House price growth accelerated in the month after the EU referendum, according to Nationwide Building Society, but it is still too early to draw conclusions from the effect of the vote for Brexit.

Nationwide stated its monthly index for UK house prices rose 0.5% in July compared to June, taking the average price to £205,715. Over the year, this was 5.2% higher. June's month-on-month rise was 0.2% and the annual increase was 5.1%.

"This is the first month's data following the EU referendum," said Robert Gardner, chief economist at Nationwide. "However, it is important to note that, in constructing the index, we use data at the mortgage offer stage – this means any impact from the vote may not be fully evident in July's figures, as there is a short lag between a buyer making the decision to purchase a property and applying for a mortgage."
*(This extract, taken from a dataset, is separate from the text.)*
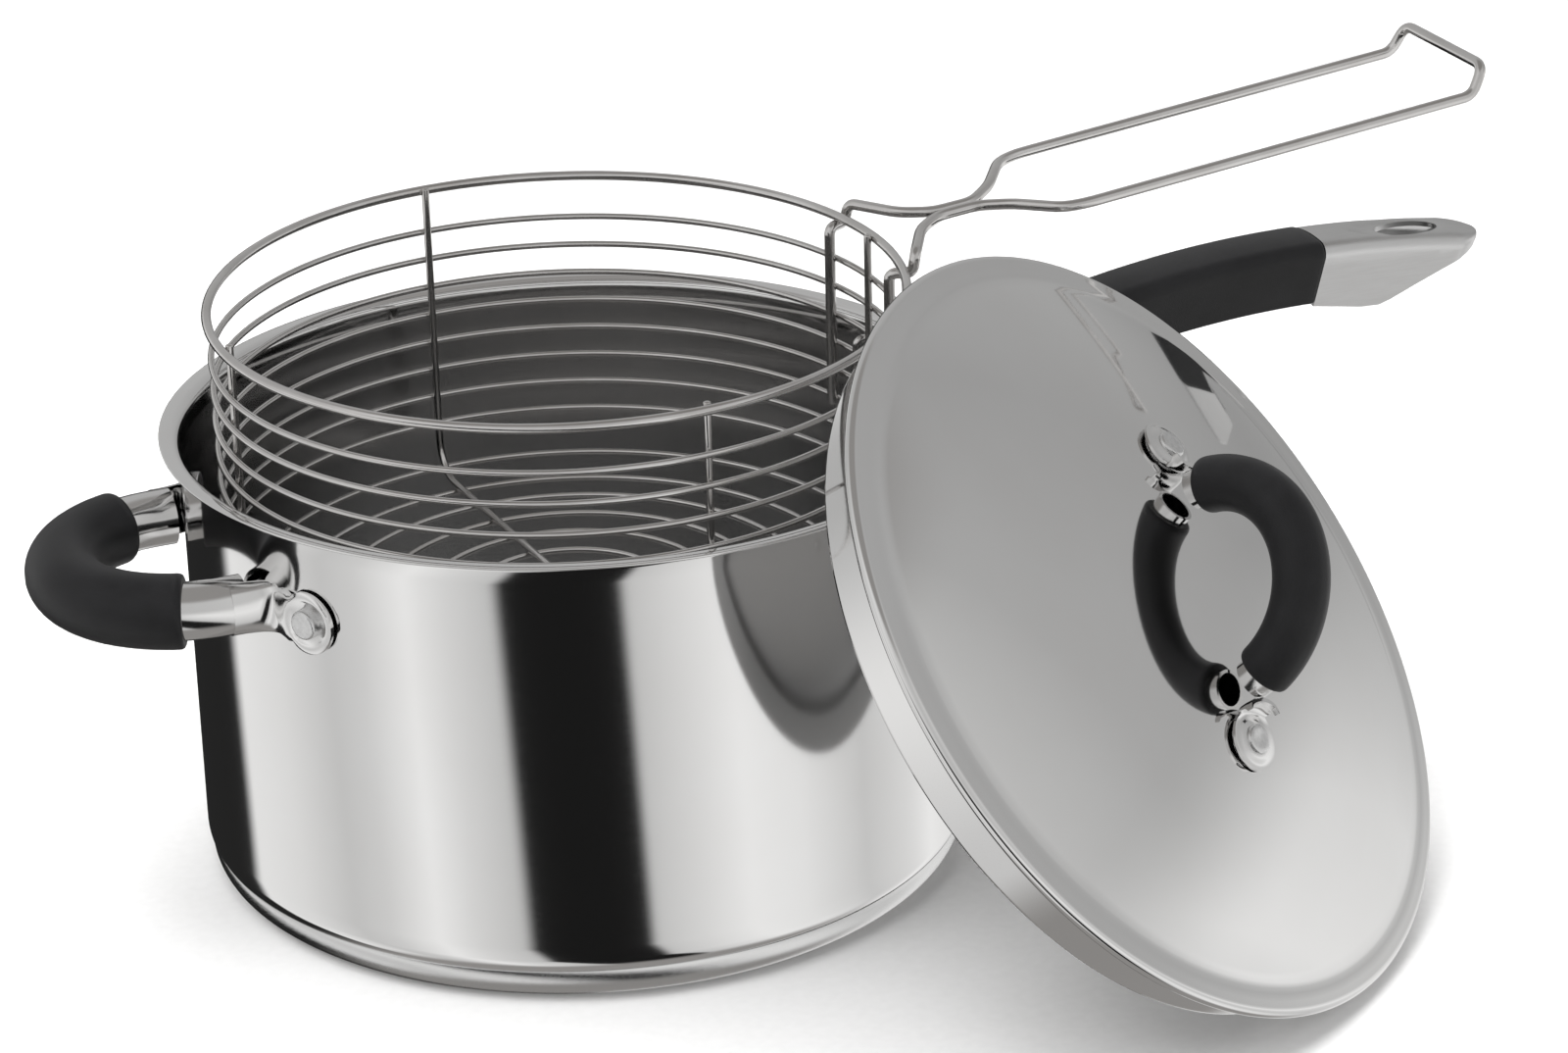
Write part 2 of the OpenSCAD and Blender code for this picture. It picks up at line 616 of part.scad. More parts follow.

There are worries that the Brexit vote will send house prices crashing if it triggers an economic downturn. Some economists expect a recession, which would curb housing demand, but there are mixed signals from the economy.

A Treasury analysis of Brexit released before the referendum revealed a severe economic downturn could send house prices falling by as much as 18%. But early anecdotal reports from estate agents suggest that, while some deals have fallen through and activity is softening, there is no disaster in the market.

"Even if there is a fall back in demand as a result of economic uncertainty, the impact on house prices is not certain, as potential sellers may also hold off from placing their properties on the market," Gardner added.

"The stock of homes on estate agents' books is already close to its lowest levels for thirty years, and surveyors have reported a decline in new instructions to sell alongside a fall in buyer enquiries. Moreover, housebuilders may react to the uncertainty by delaying construction, even though home building is already failing to keep up with the natural increase in the population.

"The outlook for the housing market remains unusually uncertain and it may take several months for the underlying trends in the market to become evident."